To blast ads to the wrong target audience? At some point, the ad owner will see a decline in returns. We had 1 million views and less than 0.1% returns in the form of enquiries/sales. Seems like a totally bad investment.

[–] palebluethought 14 points 2 weeks ago (2 children)

Putting ads targeted to parents on kids' shows is as old as kids' shows, man. That's not a new thing or specific to YouTube

[–] littletoolshed 3 points 2 weeks ago

This is the most poignant comment in the whole thread - this not YouTube, this is video advertising and it has been this way for 75+ years

[–] nicgentile -1 points 2 weeks ago* (last edited 2 weeks ago) (2 children)

But the parents aren't watching the ads or the shows They are in the working from home office. So all they do is press ok and move on. But I can see your point.

[–] jqubed 2 points 2 weeks ago

The algorithm doesn’t know that they’re not there

[–] halcyoncmdr 1 points 2 weeks ago

It's not just targeting parents. It's also general market advertising. Some ads are meant to be played widely, usually to increase general brand awareness and aren't targeted. Those ads will play everywhere ads are enabled, regardless of the demographic.

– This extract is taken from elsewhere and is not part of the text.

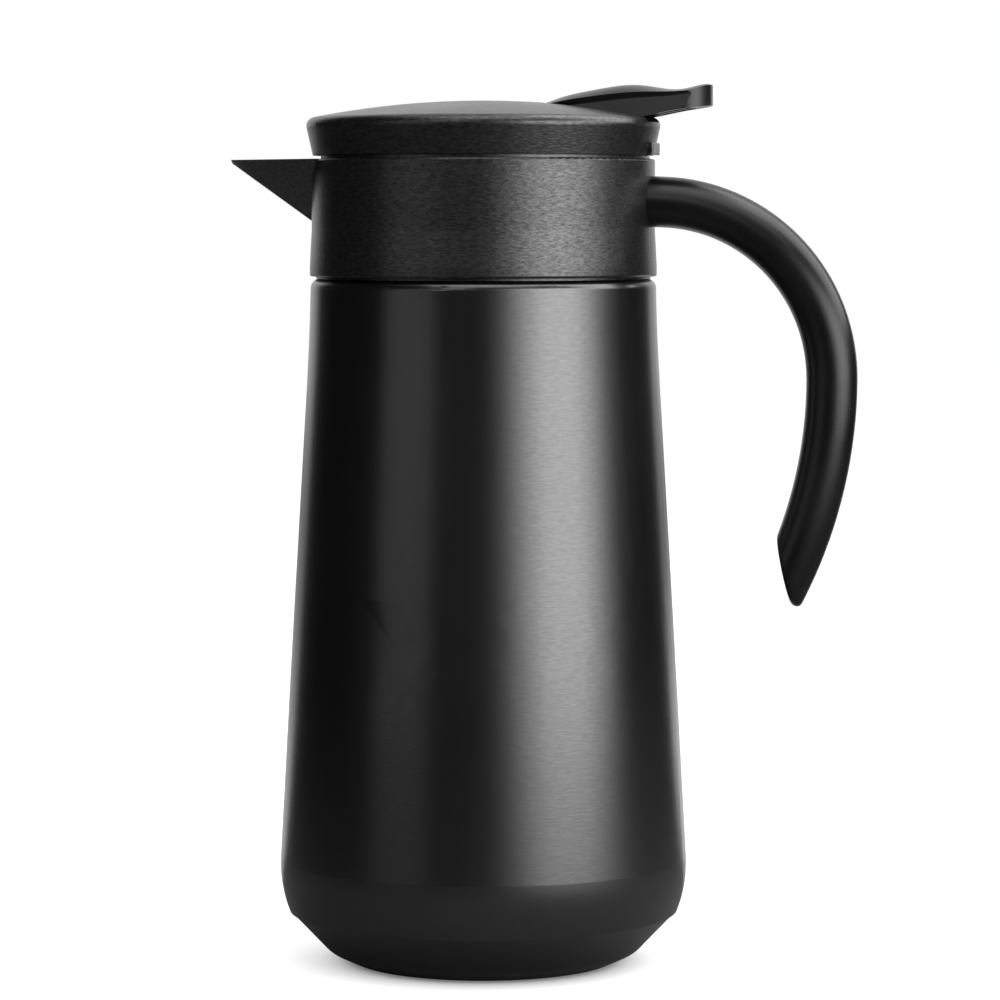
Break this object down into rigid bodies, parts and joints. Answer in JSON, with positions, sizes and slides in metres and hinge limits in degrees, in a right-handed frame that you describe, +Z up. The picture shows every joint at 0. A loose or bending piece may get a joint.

[–] BroBot9000 12 points 2 weeks ago (1 children)

They are targeting the parents who are stuck skipping the ads for their children.

[–] nicgentile 3 points 2 weeks ago (1 children)

OK. I can see this, but they aren't watching it themselves. Anyway, must make sense to someone. Newpipe has spoilt me and I am grateful for this.

[–] BroBot9000 5 points 2 weeks ago (1 children)

I don’t understand it either. My reaction to seeing an ad for anything is the exact opposite of wanting to purchase it.

I’ve spent enough time setting up ad blockers to thankfully avoid this bullshit but fuck they are really pushing ads hard these days.

[–] nicgentile 1 points 2 weeks ago (1 children)

This.

Parent comes, sees the content isn't what the kid should be watching, presses OK and goes back to work. They don't watch the ad. They have mental filters setup cause they left their kid watching singing cats and if it isn't singing cats, they move on.

[–] BroBot9000 2 points 2 weeks ago

I’m all with you there but clearly some people are stupid enough to fall for it.

Think of how stupid the average person is, and realize half of them are stupider than that.